A great deal of the success in American agriculture has been from the adoption of technology, which is a direct result of investments made in agricultural research, Marshall said. The USDA’s research and funds provided to universities like Kansas State, help keep our producers on the cutting edge. 

In conservation, keeping good land in production and focusing our working lands programs is the right approach, he continued. In addition, as a physician, Marshall said he saw firsthand the impact that nutrition had on the mothers and babies he served.

He appreciated the nutrition provisions the House put forward, such as the changes in the SNAP benefit program.

Sen. Pat Roberts, R-Kan., chairman of the U.S. Senate Committee on Agriculture, Nutrition, and Forestry, is leading the conference talks.
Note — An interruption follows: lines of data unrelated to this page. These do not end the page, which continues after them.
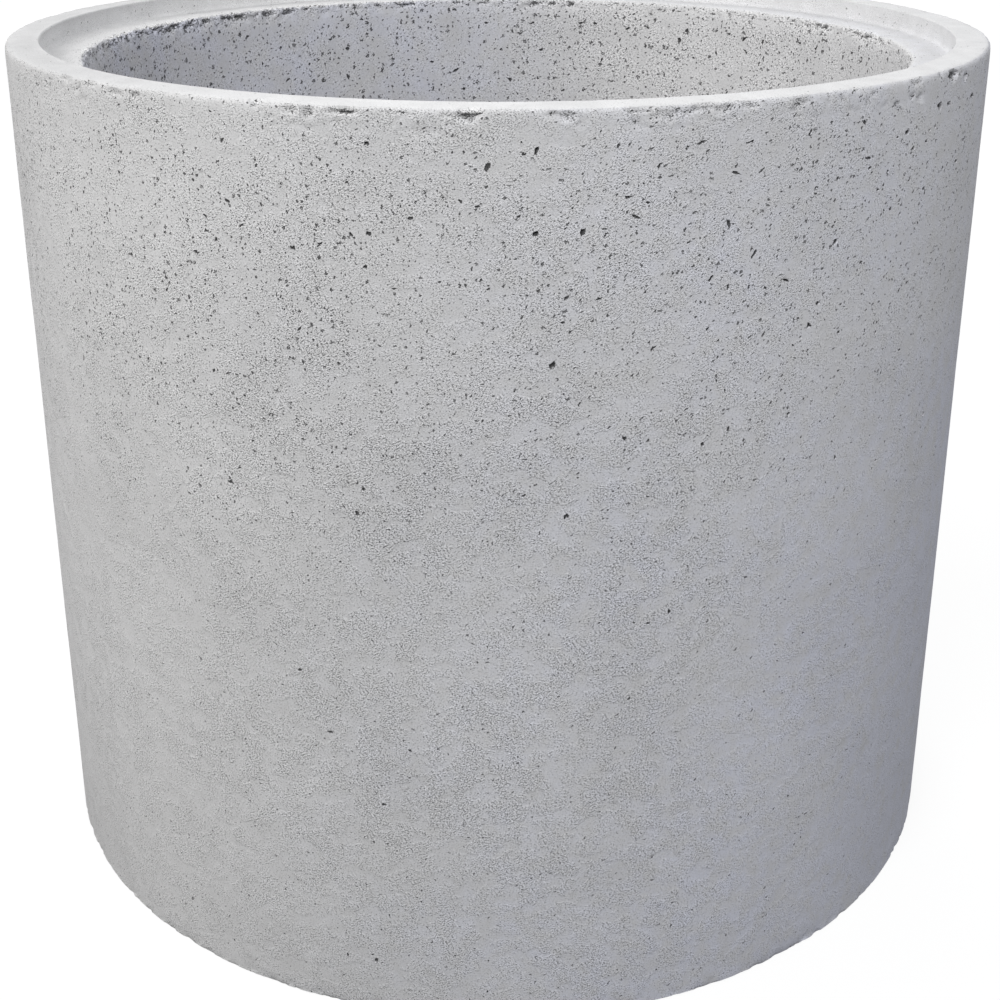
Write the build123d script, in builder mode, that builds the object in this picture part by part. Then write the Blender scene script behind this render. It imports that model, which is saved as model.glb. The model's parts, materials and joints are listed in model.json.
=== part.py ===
# Manhole ring with base: a concrete cylinder cast in one piece with its floor.
# Its rim is rebated, with a raised outer lip round a lower ledge, so that the next
# ring or a cover slab drops in and seats on the ledge.
# Millimetres. +Z is up, and the origin is the centre of the underside.
import os

from build123d import *

# Shell
bore_radius = 500.0  # inside of the chamber, a nominal 1000 mm bore
wall_thickness = 90.0
height = 1020.0  # from the underside to the top of the lip
base_thickness = 120.0

# Rebated rim
lip_width = 40.0  # flat top of the raised lip, arrises included
socket_depth = 25.0  # from the top of the lip down to the ledge

# Rounded corners and coves
lip_outer_arris = 5.0
socket_cove = 5.0  # hollow corner between the socket wall and the ledge
bore_arris = 6.0
floor_cove = 40.0  # hollow corner between the chamber wall and the floor

# Small bevels that the mould leaves
lip_inner_bevel = 1.5
foot_bevel = 2.0

level_tolerance = 0.01  # how near an edge has to be to a level to count as lying at it

outer_radius = bore_radius + wall_thickness
socket_radius = outer_radius - lip_width
ledge_level = height - socket_depth


def circles_at(part, level):
    """The round edges of the part that lie at one level, from the smallest to the largest."""
    rings = part.edges().filter_by(GeomType.CIRCLE)
    lowest, highest = level - level_tolerance, level + level_tolerance
    return rings.filter_by_position(Axis.Z, lowest, highest).sort_by(SortBy.RADIUS)


with BuildPart() as manhole_ring:
    # Half of the upright section, turned round the axis
    with BuildSketch(Plane.XZ):
        with BuildLine():
            Polyline(
                (0, 0),
                (outer_radius, 0),
                (outer_radius, height),
                (socket_radius, height),
                (socket_radius, ledge_level),
                (bore_radius, ledge_level),
                (bore_radius, base_thickness),
                (0, base_thickness),
                close=True,
            )
        make_face()
    revolve(axis=Axis.Z)

    # Hollow corners first, then the rounded arrises and the small bevels
    fillet(circles_at(manhole_ring, base_thickness)[-1], floor_cove)
    fillet(circles_at(manhole_ring, ledge_level)[-1], socket_cove)
    fillet(circles_at(manhole_ring, ledge_level)[0], bore_arris)
    fillet(circles_at(manhole_ring, height)[-1], lip_outer_arris)
    chamfer(circles_at(manhole_ring, height)[0], lip_inner_bevel)
    chamfer(circles_at(manhole_ring, 0)[-1], foot_bevel)

manhole_ring.part.label = "manhole_ring"

os.makedirs("parts", exist_ok=True)
export_step(manhole_ring.part, "parts/manhole_ring.step")
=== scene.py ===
# Manhole ring with base, cast in grey concrete: its looks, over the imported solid.
# Metres, +Z up, the ring stands on z = 0. An azimuth is measured from the front of the
# ring, the side that faces -Y, and grows towards +X.
import json
import math

import bpy
import numpy as np
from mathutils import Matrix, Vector


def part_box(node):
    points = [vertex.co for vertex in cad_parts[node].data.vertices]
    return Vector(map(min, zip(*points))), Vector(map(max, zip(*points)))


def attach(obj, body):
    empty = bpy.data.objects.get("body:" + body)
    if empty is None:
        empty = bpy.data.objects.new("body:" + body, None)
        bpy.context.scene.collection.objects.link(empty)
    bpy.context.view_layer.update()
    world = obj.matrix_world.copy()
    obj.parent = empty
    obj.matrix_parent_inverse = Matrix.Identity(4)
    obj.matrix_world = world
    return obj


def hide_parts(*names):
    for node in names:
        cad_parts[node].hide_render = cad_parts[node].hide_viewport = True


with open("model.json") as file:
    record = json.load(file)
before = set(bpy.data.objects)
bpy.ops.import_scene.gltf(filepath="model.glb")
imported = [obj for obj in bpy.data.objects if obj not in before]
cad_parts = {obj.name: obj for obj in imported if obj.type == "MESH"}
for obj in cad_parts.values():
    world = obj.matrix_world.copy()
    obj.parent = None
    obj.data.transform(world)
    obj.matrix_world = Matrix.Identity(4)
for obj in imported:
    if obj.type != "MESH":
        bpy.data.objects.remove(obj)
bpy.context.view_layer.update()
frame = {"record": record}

mounts = {mount["name"]: mount for mount in frame["record"]["mounts"]}
nodeLow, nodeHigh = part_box("manhole_ring")
outerRadius = (nodeHigh[1] - nodeLow[1]) / 2
topLevel = mounts["lip_top"]["pos_m"][2]
ledgeLevel = mounts["seat_ledge"]["pos_m"][2]
socketRadius = mounts["socket"]["dims"]["r_mm"] / 1000
boreRadius = mounts["chamber_bore"]["dims"]["r_mm"] / 1000

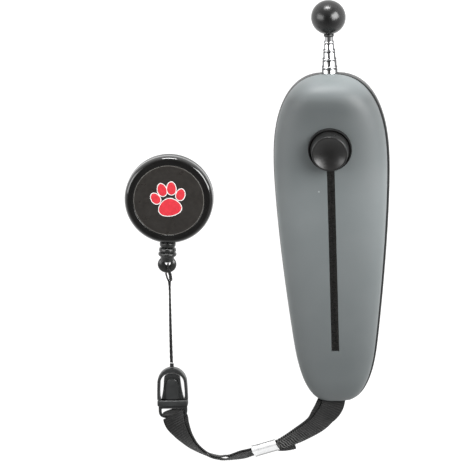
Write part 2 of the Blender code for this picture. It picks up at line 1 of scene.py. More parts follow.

“This is the eighth farm bill that I’ve been a part of during my time in public service,” Roberts said. “The circumstances are always a bit different, but we all have a history of working together in a bipartisan, bicameral fashion to find solutions and to get farm bills done. If it was important then, it is even more so now.”

The goal, the responsibility, the absolute requirement is to provide farmers, ranchers, growers and everyone within America’s agriculture and food value chain certainty and predictability during these very difficult times, Roberts said. This is paramount to many other issues and concerns.

“Both the House and Senate recognize this need,” he said. “Clearly, both have taken the steps to get us to this point today. We are very close to the finish line, but we still have a lot of work — a lot of compromise — that remains to be done.”

It is not an exaggeration to say the nation’s food and fiber production capability hangs in the balance, Roberts said. “Time is of the essence. Let us work together to get this done.”

Technically, the farm bill is known as Agriculture and Nutrition Act of 2018.